Write out the whole listing again, exactly.

— START Given records —

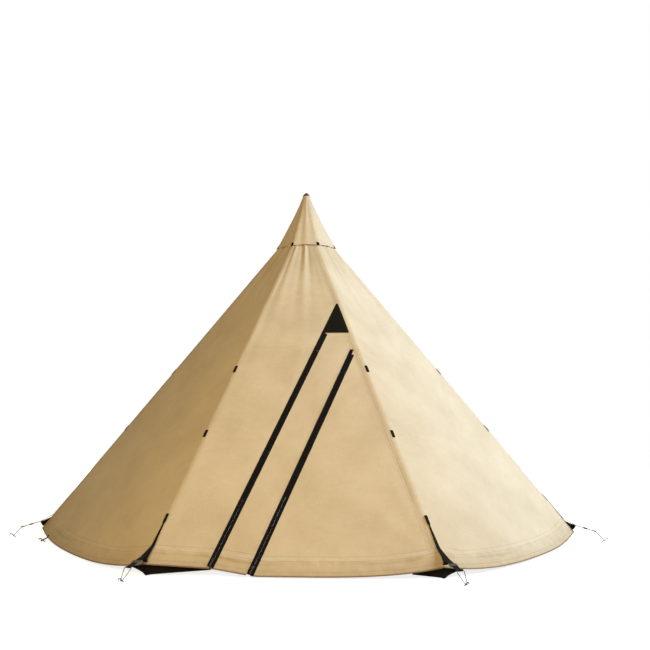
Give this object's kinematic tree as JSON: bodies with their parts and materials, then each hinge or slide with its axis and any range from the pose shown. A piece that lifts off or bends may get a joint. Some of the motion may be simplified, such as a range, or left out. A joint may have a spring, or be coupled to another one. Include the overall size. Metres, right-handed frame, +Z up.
{
  "type": "hot tent",
  "caption": "Many-sided canvas tipi tent on one centre pole, with a raised smoke-vent cap, a slanting zipped door, black corner straps, wire links, pegs and a ground skirt.",
  "frame": {"origin": "centre of the pole foot's lower face, on the ground", "axes": "+Z up along the pole; the door side faces -Y; +X is to the right when the door is faced from outside"},
  "size_m": [5.2912, 5.1587, 3.2],
  "materials": {
    "canvas": "proofed cotton and polyester canvas, matt",
    "webbing": "woven black webbing and skirt cloth, matt",
    "patch": "coated black cloth, satin",
    "zip": "woven black zip tape with a nylon coil",
    "zinc": "black lacquered zinc casting, satin",
    "moulding": "black moulded acetal, satin",
    "steel": "zinc plated steel wire and rod",
    "aluminium": "drawn and turned aluminium, satin",
    "anodised": "turned aluminium, dark bronze anodised",
    "rubber": "moulded black rubber, matt"
  },
  "bodies": {
    "tent": {"front_panel": "canvas", "side_panel_1": "canvas", "side_panel_2": "canvas", "side_panel_3": "canvas", "side_panel_4": "canvas", "side_panel_5": "canvas", "side_panel_6": "canvas", "zip_left_panel_half": "zip", "door_head_patch": "patch", "ground_skirt": "webbing", "crown_webbing": "webbing", "corner_strap_0": "webbing", "corner_strap_1": "webbing", "corner_strap_2": "webbing", "corner_strap_3": "webbing", "corner_strap_4": "webbing", "corner_strap_5": "webbing", "corner_strap_6": "webbing", "pole_head": "moulding", "corner_buckle_0": "moulding", "corner_buckle_1": "moulding", "corner_buckle_2": "moulding", "corner_buckle_3": "moulding", "corner_buckle_4": "moulding", "corner_buckle_5": "moulding", "corner_buckle_6": "moulding", "corner_link_0": "steel", "corner_link_1": "steel", "corner_link_2": "steel", "corner_link_3": "steel", "corner_link_4": "steel", "corner_link_5": "steel", "corner_link_6": "steel", "corner_peg_0": "steel", "corner_peg_1": "steel", "corner_peg_2": "steel", "corner_peg_3": "steel", "corner_peg_4": "steel", "corner_peg_5": "steel", "corner_peg_6": "steel", "hem_peg_2": "steel", "hem_peg_3": "steel", "hem_peg_4": "steel", "hem_peg_5": "steel", "hem_peg_6": "steel", "pole_lower_tube": "aluminium", "pole_upper_tube": "aluminium", "pole_foot": "rubber"},
    "cap": {"vent_cap": "canvas", "cap_mast": "anodised"},
    "leaf": {"door_leaf": "canvas", "zip_right_leaf_half": "zip", "zip_right_strip_half": "zip"},
    "strip": {"door_strip": "canvas", "zip_left_door_half": "zip"},
    "left_slider": {"zip_slider_left": "zinc"},
    "left_pull": {"zip_slider_left_pull": "zinc"},
    "right_slider": {"zip_slider_right": "zinc"},
    "right_pull": {"zip_slider_right_pull": "zinc"}
  },
  "joints": [
    {"name": "cap_lift", "type": "slide", "parent": "tent", "child": "cap", "axis": [0, 0, 1], "range_m": [0, 0.12]},
    {"name": "leaf_swing", "type": "hinge", "parent": "tent", "child": "leaf", "pos_m": [1.00404, -2.18935, 0.08], "axis": [-0.2781, 0.5775, 0.7676], "range_deg": [0, 100]},
    {"name": "strip_swing", "type": "hinge", "parent": "leaf", "child": "strip", "pos_m": [-0.30595, -2.18935, 0.08], "axis": [0.3387, 0.5657, 0.7519], "range_deg": [0, 60]},
    {"name": "left_slider_run", "type": "slide", "parent": "strip", "child": "left_slider", "axis": [0.3387, 0.5657, 0.7519], "range_m": [0, 1.95]},
    {"name": "left_pull_swing", "type": "hinge", "parent": "left_slider", "child": "left_pull", "pos_m": [-0.56879, -2.17732, 0.12034], "axis": [-0.9409, 0.2037, 0.2707], "range_deg": [0, 150]},
    {"name": "right_slider_run", "type": "slide", "parent": "leaf", "child": "right_slider", "axis": [0.3387, 0.5657, 0.7519], "range_m": [0, 1.97]},
    {"name": "right_pull_swing", "type": "hinge", "parent": "right_slider", "child": "right_pull", "pos_m": [-0.28395, -2.211, 0.07559], "axis": [-0.9409, 0.2037, 0.2707], "range_deg": [0, 150]}
  ]
}
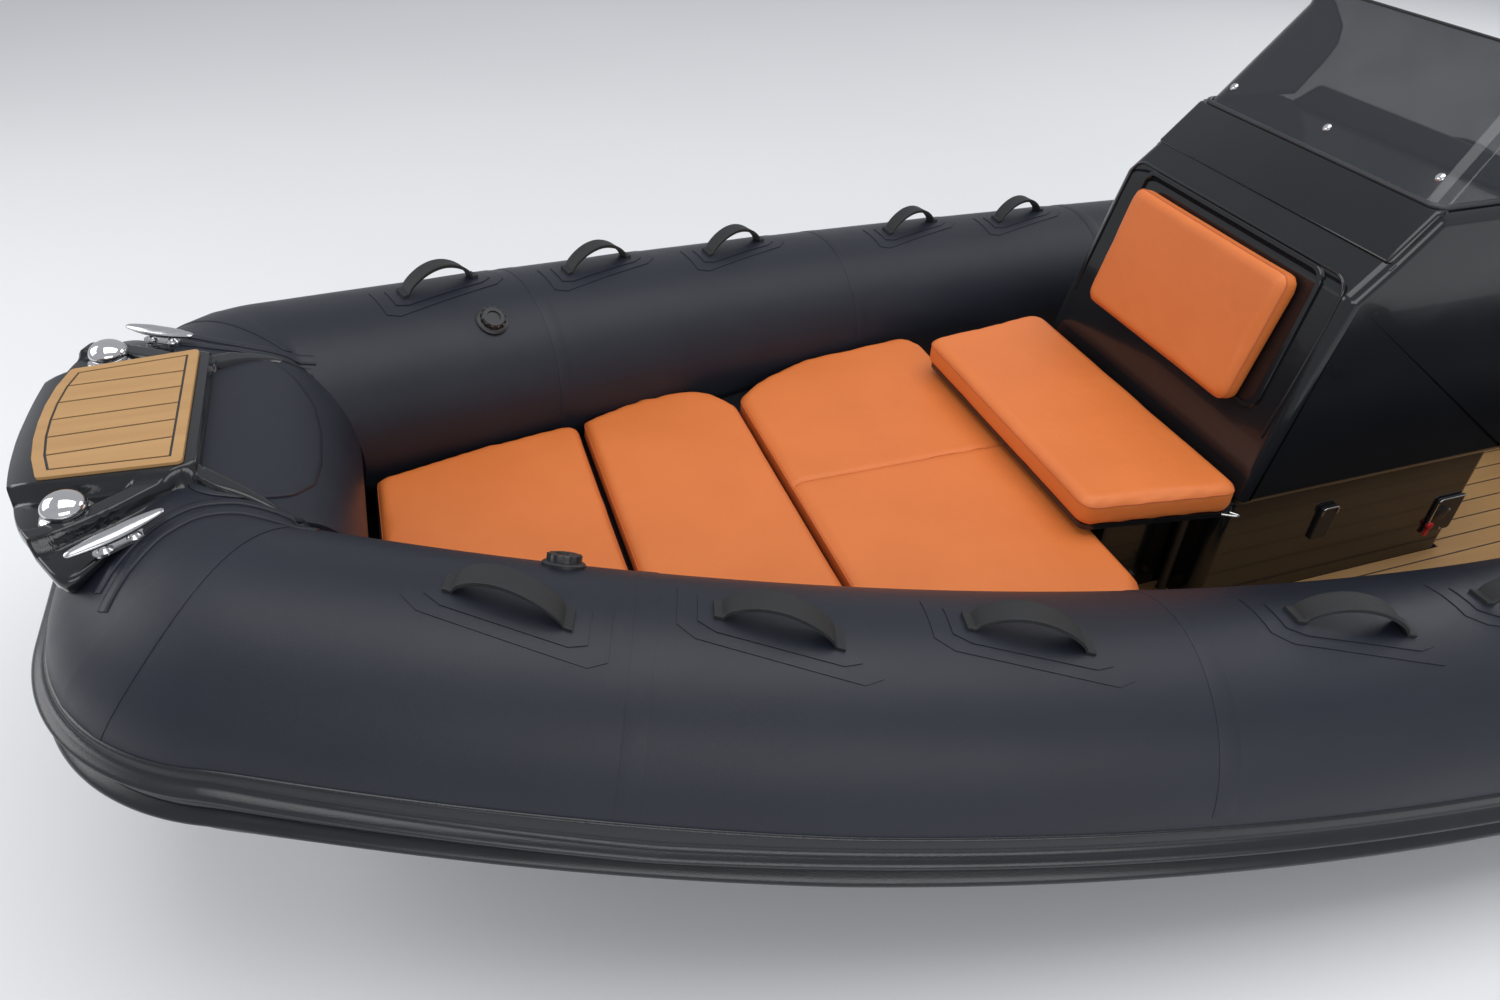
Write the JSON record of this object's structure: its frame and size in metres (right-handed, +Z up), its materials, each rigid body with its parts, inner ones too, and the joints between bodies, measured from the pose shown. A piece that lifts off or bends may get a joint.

— END Given records —

- Worked answer:
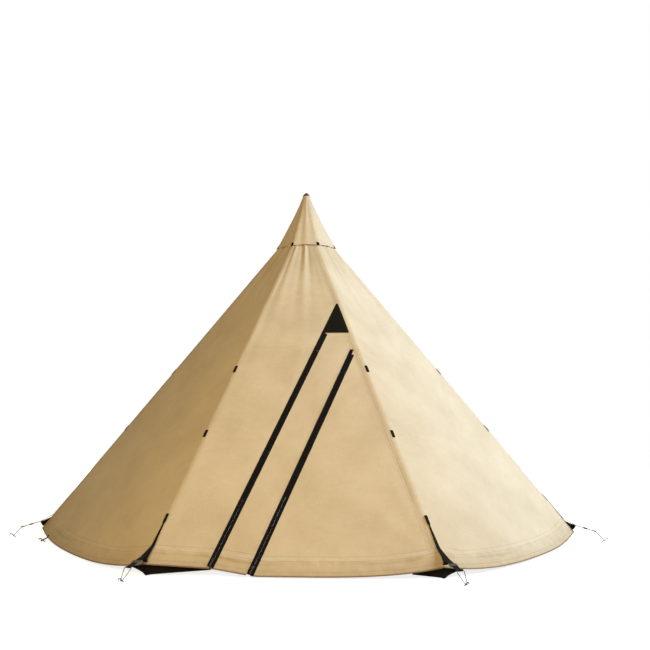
Give this object's kinematic tree as JSON: bodies with their parts and materials, then each hinge or slide with its axis and any range from the pose shown. A piece that lifts off or bends may get a joint. Some of the motion may be simplified, such as a range, or left out. A joint may have a spring, or be coupled to another one. Include the overall size. Metres, right-handed frame, +Z up.
{
  "type": "hot tent",
  "caption": "Many-sided canvas tipi tent on one centre pole, with a raised smoke-vent cap, a slanting zipped door, black corner straps, wire links, pegs and a ground skirt.",
  "frame": {"origin": "centre of the pole foot's lower face, on the ground", "axes": "+Z up along the pole; the door side faces -Y; +X is to the right when the door is faced from outside"},
  "size_m": [5.2912, 5.1587, 3.2],
  "materials": {
    "canvas": "proofed cotton and polyester canvas, matt",
    "webbing": "woven black webbing and skirt cloth, matt",
    "patch": "coated black cloth, satin",
    "zip": "woven black zip tape with a nylon coil",
    "zinc": "black lacquered zinc casting, satin",
    "moulding": "black moulded acetal, satin",
    "steel": "zinc plated steel wire and rod",
    "aluminium": "drawn and turned aluminium, satin",
    "anodised": "turned aluminium, dark bronze anodised",
    "rubber": "moulded black rubber, matt"
  },
  "bodies": {
    "tent": {"front_panel": "canvas", "side_panel_1": "canvas", "side_panel_2": "canvas", "side_panel_3": "canvas", "side_panel_4": "canvas", "side_panel_5": "canvas", "side_panel_6": "canvas", "zip_left_panel_half": "zip", "door_head_patch": "patch", "ground_skirt": "webbing", "crown_webbing": "webbing", "corner_strap_0": "webbing", "corner_strap_1": "webbing", "corner_strap_2": "webbing", "corner_strap_3": "webbing", "corner_strap_4": "webbing", "corner_strap_5": "webbing", "corner_strap_6": "webbing", "pole_head": "moulding", "corner_buckle_0": "moulding", "corner_buckle_1": "moulding", "corner_buckle_2": "moulding", "corner_buckle_3": "moulding", "corner_buckle_4": "moulding", "corner_buckle_5": "moulding", "corner_buckle_6": "moulding", "corner_link_0": "steel", "corner_link_1": "steel", "corner_link_2": "steel", "corner_link_3": "steel", "corner_link_4": "steel", "corner_link_5": "steel", "corner_link_6": "steel", "corner_peg_0": "steel", "corner_peg_1": "steel", "corner_peg_2": "steel", "corner_peg_3": "steel", "corner_peg_4": "steel", "corner_peg_5": "steel", "corner_peg_6": "steel", "hem_peg_2": "steel", "hem_peg_3": "steel", "hem_peg_4": "steel", "hem_peg_5": "steel", "hem_peg_6": "steel", "pole_lower_tube": "aluminium", "pole_upper_tube": "aluminium", "pole_foot": "rubber"},
    "cap": {"vent_cap": "canvas", "cap_mast": "anodised"},
    "leaf": {"door_leaf": "canvas", "zip_right_leaf_half": "zip", "zip_right_strip_half": "zip"},
    "strip": {"door_strip": "canvas", "zip_left_door_half": "zip"},
    "left_slider": {"zip_slider_left": "zinc"},
    "left_pull": {"zip_slider_left_pull": "zinc"},
    "right_slider": {"zip_slider_right": "zinc"},
    "right_pull": {"zip_slider_right_pull": "zinc"}
  },
  "joints": [
    {"name": "cap_lift", "type": "slide", "parent": "tent", "child": "cap", "axis": [0, 0, 1], "range_m": [0, 0.12]},
    {"name": "leaf_swing", "type": "hinge", "parent": "tent", "child": "leaf", "pos_m": [1.00404, -2.18935, 0.08], "axis": [-0.2781, 0.5775, 0.7676], "range_deg": [0, 100]},
    {"name": "strip_swing", "type": "hinge", "parent": "leaf", "child": "strip", "pos_m": [-0.30595, -2.18935, 0.08], "axis": [0.3387, 0.5657, 0.7519], "range_deg": [0, 60]},
    {"name": "left_slider_run", "type": "slide", "parent": "strip", "child": "left_slider", "axis": [0.3387, 0.5657, 0.7519], "range_m": [0, 1.95]},
    {"name": "left_pull_swing", "type": "hinge", "parent": "left_slider", "child": "left_pull", "pos_m": [-0.56879, -2.17732, 0.12034], "axis": [-0.9409, 0.2037, 0.2707], "range_deg": [0, 150]},
    {"name": "right_slider_run", "type": "slide", "parent": "leaf", "child": "right_slider", "axis": [0.3387, 0.5657, 0.7519], "range_m": [0, 1.97]},
    {"name": "right_pull_swing", "type": "hinge", "parent": "right_slider", "child": "right_pull", "pos_m": [-0.28395, -2.211, 0.07559], "axis": [-0.9409, 0.2037, 0.2707], "range_deg": [0, 150]}
  ]
}
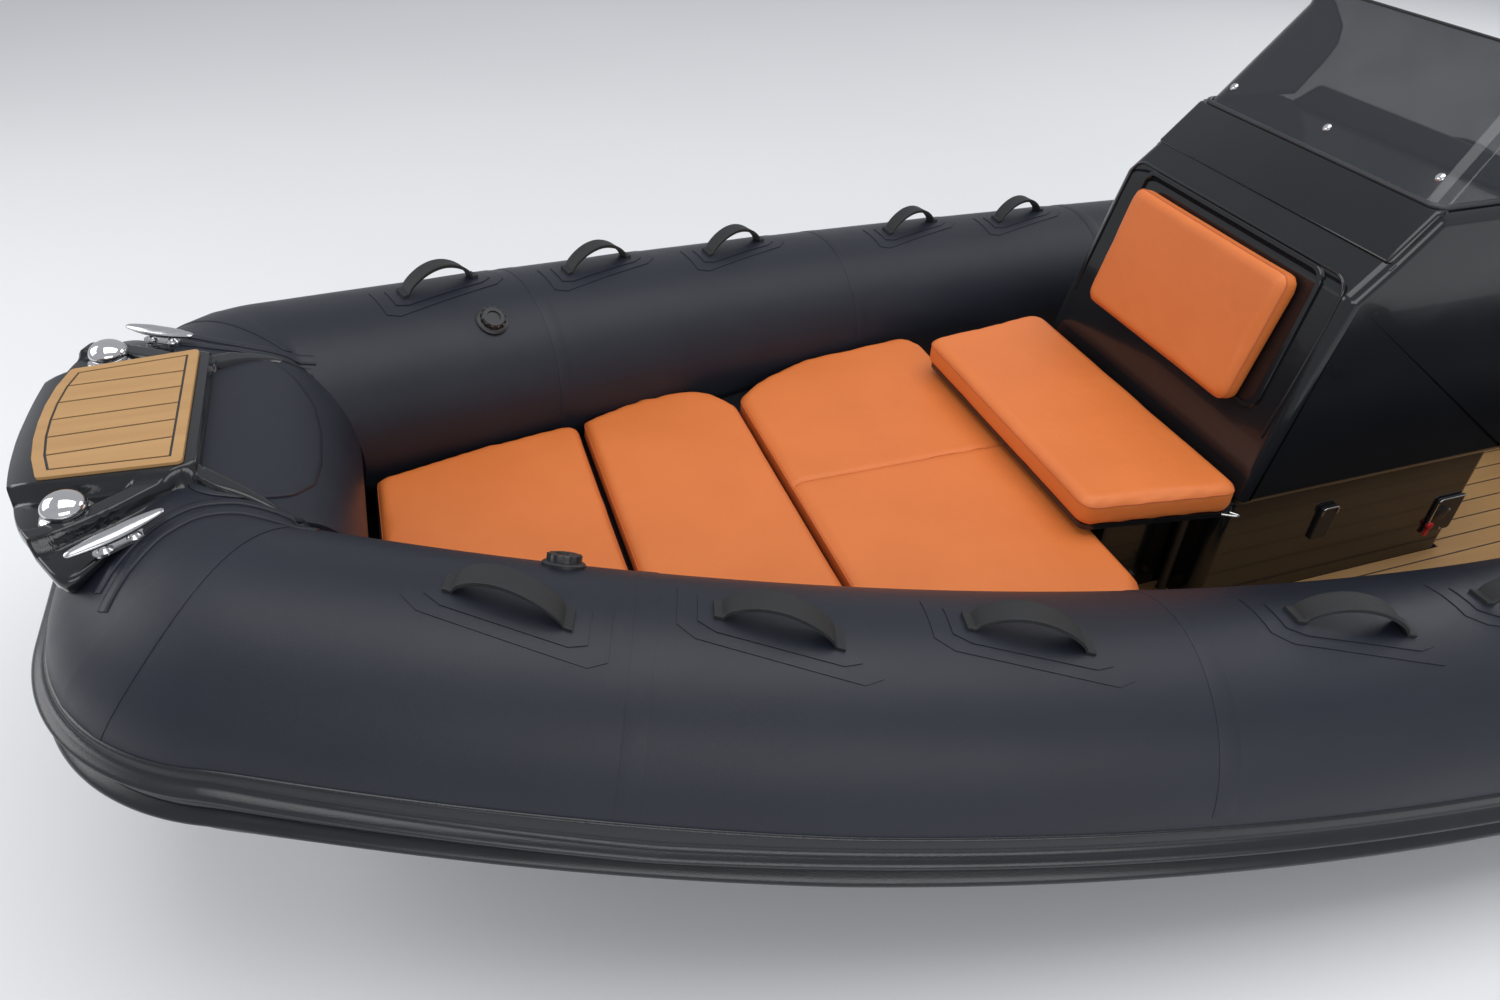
Write the JSON record of this object's structure: its frame and size in metres (right-handed, +Z up), its materials, each rigid body with its parts, inner ones too, and the joints between bodies, measured from the pose shown. A piece that lifts off or bends may get a joint.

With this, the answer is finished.